Por se tratar de um estudo observacional, a pesquisa francesa não pode provar casualidade, mas, sim, uma associação entre os fatores observados, levantando hipóteses para estudos futuros. Apesar disso, existem pistas que podem explicar esta associação. A primeira combinação que demonstrou associação, incluindo goma guar, carragenina, pectina e goma xantana, demonstrou a capacidade de promover inflamação e induzir resistência à insulina. Já a segunda mistura era composta por adoçantes artificiais, acidulantes e corantes. Alguns desses compostos já foram associados à disbiose intestinal, intolerância à glicose e alteração no metabolismo energético em estudos com animais e humanos. O estudo sugere que o risco pode não vir de um aditivo isolado, mas da combinação frequente entre eles.
Quais os cuidados o consumidor deve ter para não comprometer a saúde?

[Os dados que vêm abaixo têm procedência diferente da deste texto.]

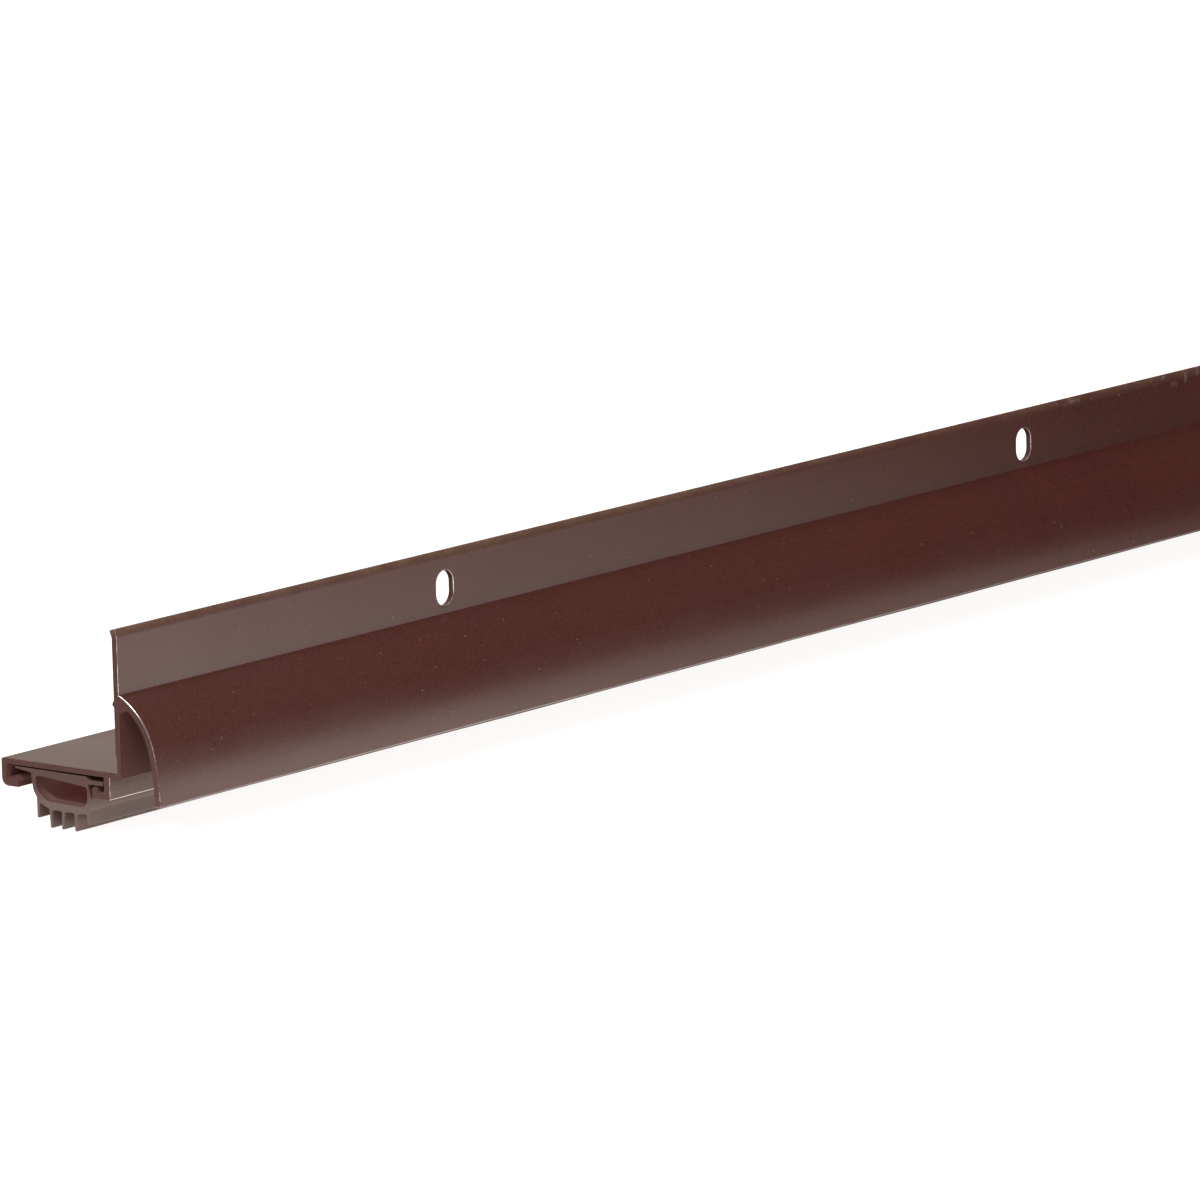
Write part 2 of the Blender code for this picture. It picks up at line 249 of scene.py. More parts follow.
# %% [markdown]
# ## Extruding with a dressed end
#
# A cut extrusion is deburred, so its end has a narrow rounded edge between the skin and the sawn
# face. It is the brightest line on the whole sweep. A bevel modifier would need one width
# everywhere and would tangle in the die's small corners. Here the end is part of the sweep: over
# the last fraction of a millimetre each point moves along a quarter circle towards the inside of
# the metal. The circle's radius is smaller near a tight corner, so the inset never crosses itself.

# %% Sweep helpers
DRESS_ANGLES = np.radians([90, 68, 45, 22, 0])


def outward_normals(outline):
    """The unit normal at each point: the direction between its two neighbours, turned left."""
    along = unit(np.roll(outline, -1, 0) - np.roll(outline, 1, 0))
    return np.stack([-along[:, 1], along[:, 0]], 1)


def dressing(outline, widest):
    """The edge radius at each point: widest on open stretches, less near tight outside corners.

    The turn at a point over the mean length of its two sides is its curvature. An outside corner
    allows 0.6 of its own radius, and the allowance grows by half the distance from the corner.
    """
    ahead = np.roll(outline, -1, 0) - outline
    behind = outline - np.roll(outline, 1, 0)
    step = np.linalg.norm(ahead, axis=1)
    crossed = behind[:, 1] * ahead[:, 0] - behind[:, 0] * ahead[:, 1]
    turn = np.arctan2(crossed, (behind * ahead).sum(1))
    mean_step = (step + np.roll(step, 1)) / 2
    radius = np.where(turn > 1e-3, mean_step / np.maximum(turn, 1e-3), np.inf)
    allowed = np.minimum(widest, 0.6 * radius)
    travelled = np.concatenate([[0], np.cumsum(step)])
    gap = np.abs(travelled[:-1, None] - travelled[None, :-1])
    gap = np.minimum(gap, travelled[-1] - gap)
    return (allowed[None, :] + 0.5 * gap).min(1)


def sweep(outline, stations, edge):
    """Carry a closed outline along X from end to end.

    Row by row: the left end's quarter circle, x = edge * (1 - sin a) in from the end and
    edge * (1 - cos a) in from the skin, then the plain stations, then the right end mirrored.
    Returns the points as rows of rings and, for each, how far it is round the dressed edge.
    """
    normals = outward_normals(outline)
    angle = np.concatenate([DRESS_ANGLES, np.zeros(len(stations)), DRESS_ANGLES[::-1]])[:, None]
    at_end = np.ones(len(DRESS_ANGLES))
    side = np.concatenate([-at_end, np.zeros(len(stations)), at_end])
    x = np.concatenate([0 * at_end, stations, 0 * at_end])[:, None]
    x = x + side[:, None] * (half_length - edge * (1 - np.sin(angle)))
    ring = outline - normals * (edge * (1 - np.cos(angle)))[..., None]
    points = np.concatenate([x[..., None], ring], 2)
    return points, np.broadcast_to(np.sin(2 * angle), x.shape)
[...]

Dado que muitos aditivos são encontrados majoritariamente em alimentos ultraprocessados — como bebidas adoçadas, produtos prontos para consumo, embutidos, molhos e sobremesas industrializadas —, a principal recomendação prática é reduzir o consumo regular desses produtos, priorizando alimentos com lista de ingredientes curta e reconhecível. Optar por alimentos minimamente processados (como frutas, vegetais, leguminosas e preparações caseiras) é uma estratégia eficaz para evitar a exposição sistemática a misturas de aditivos, especialmente aqueles considerados não essenciais do ponto de vista nutricional. Ler os rótulos pode ajudar a identificar padrões de repetição e, evitar este tipo de produto.